Non-domestic rates enquiries on the VOA website work in the similar way but the starting point is here:
https://www.gov.uk/correct-your-business-rates
It accesses another database within the VOA portal. Again the starting point is the postcode. The output is presented as an RV, and again you have access to the complete history - certainly back to pre-2000.

A mixed use property will have entries in both sections of the website.

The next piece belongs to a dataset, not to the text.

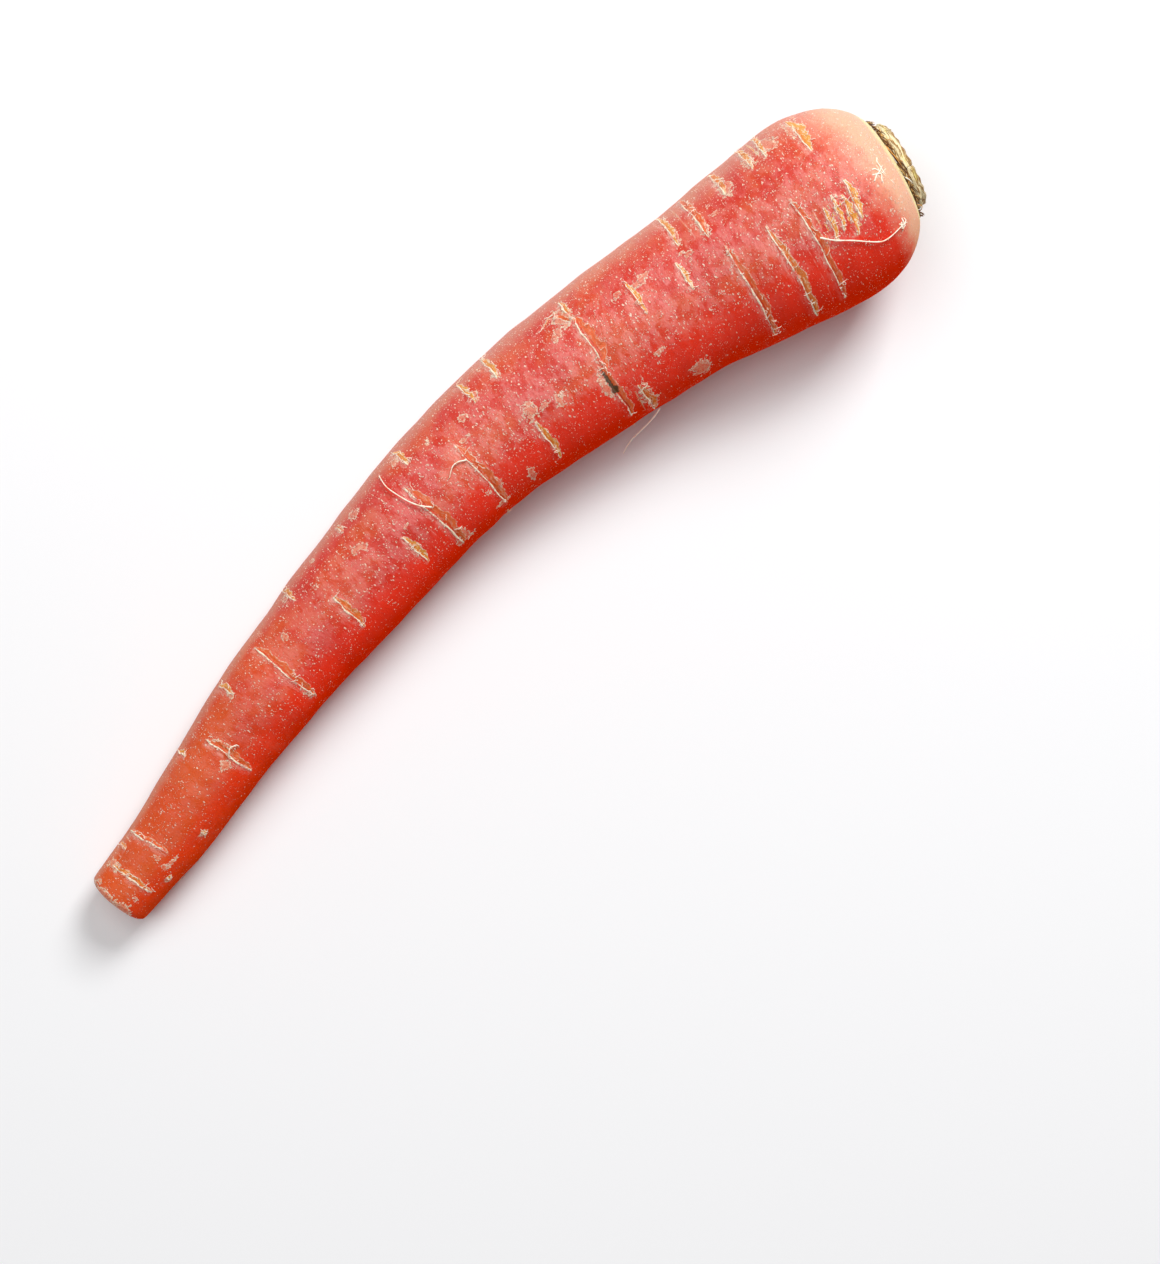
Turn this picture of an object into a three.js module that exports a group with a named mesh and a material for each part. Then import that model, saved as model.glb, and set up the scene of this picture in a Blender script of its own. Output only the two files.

Why am I suggesting this work? Because forewarned is fore-armed. In theory the local authority has this historical record also (each authority in their finance section accesses and maintains data from the VOA to be able to collect business rates and council tax) but as was discussed earlier, its better to sit tight and see what the CT collection people come back with regarding your unfortunate situation. DB
Question Author
Thank you for all your comments.
DB - I have done as you suggested, this property is not listed for CT. It never has been. The landlord received small business rate of 0 from 2010.
I now have a copy of the planning permission for holiday lets only and not to exceed 3 months to 1 renter.
I am led to believe these properties were renovated ( a very loose term) by means of a grant. This grant was for making redundant farm buildings into agro tourism - not to develop your residental portfolio! There must be a way of looking for this.
There are many sources of grants - some DEFRA / EU inspired, but many from private charitable groups. Here's but one (public sector) example designed to help farmers utilise old rural buildings for non-farm / diversification purposes.
https://www.gov.uk/guidance/diversifying-farming-businesses

Not sure how that helps you though.

Question Author
Hi DG
My reasoning being that there may have been a stipulation that the development must be kept as holiday lets - maybe a penalty clause in there too.
Certainly the local council planning stated it was to be for holiday lets.
You asked what I wanted out of this. I want this settled. To continue living here.